Thoha Hamayoun is a historic village of Chakwal District, Punjab, Pakistan, which is almost 15 km from the city of Chakwal, closer to another historic town named Bhaun. Nobody exactly knows when this settlement came into existence. Mair Minhas, Jatt Marath, Rajpout, Kahout Quraish were some early settlers, upon request of villagers some Syed families settled in as well. This small hamlet turned into a village with the passage of time. The village was named as Thoha Hamayoun with association to His early settler of Mair Minhas, Rajput clan, whose name was Hamayoun, a descendant of the ruler of Kashmir.

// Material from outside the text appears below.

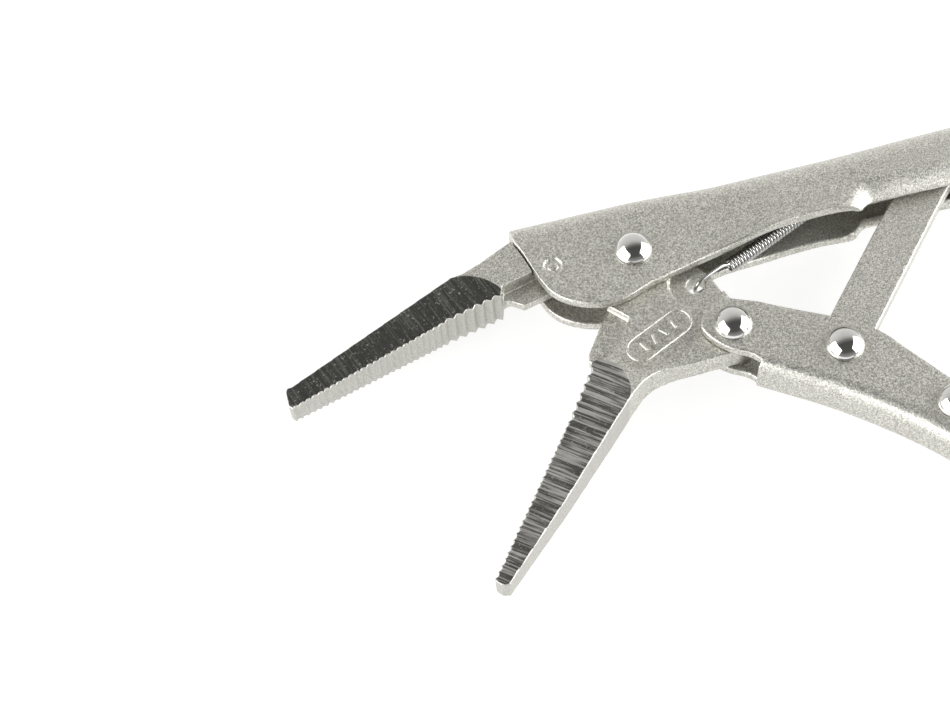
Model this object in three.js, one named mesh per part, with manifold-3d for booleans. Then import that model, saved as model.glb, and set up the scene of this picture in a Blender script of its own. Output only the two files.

The famous thing of the village is that once king humayoun the mughal ruler took refuge at this land while fleeing from Sher Shah's revolt. Nothing much is known about Mughal period and other rulers time. Many notable Army men, bureaucrats, teachers, doctors etc this soil produced. As listened by elder the worst time for the village was Sikh Raj (1801–1849), when the gangs of Sikh Bandits and their tax collector (Kárdár) used to extort the produce as they desired from the threshing-floor at the time of harvesting.

Present day Village comprises fertile land, aggregation supremely depends on rains but few water pumping turbines are around. Wheat is the main crop along with mustard, canola, jowar and bajra (pearl millet) as second crops. Bull race karah popular sport of locals, been kept alive by few culture and tradition loving residents of area for several decades.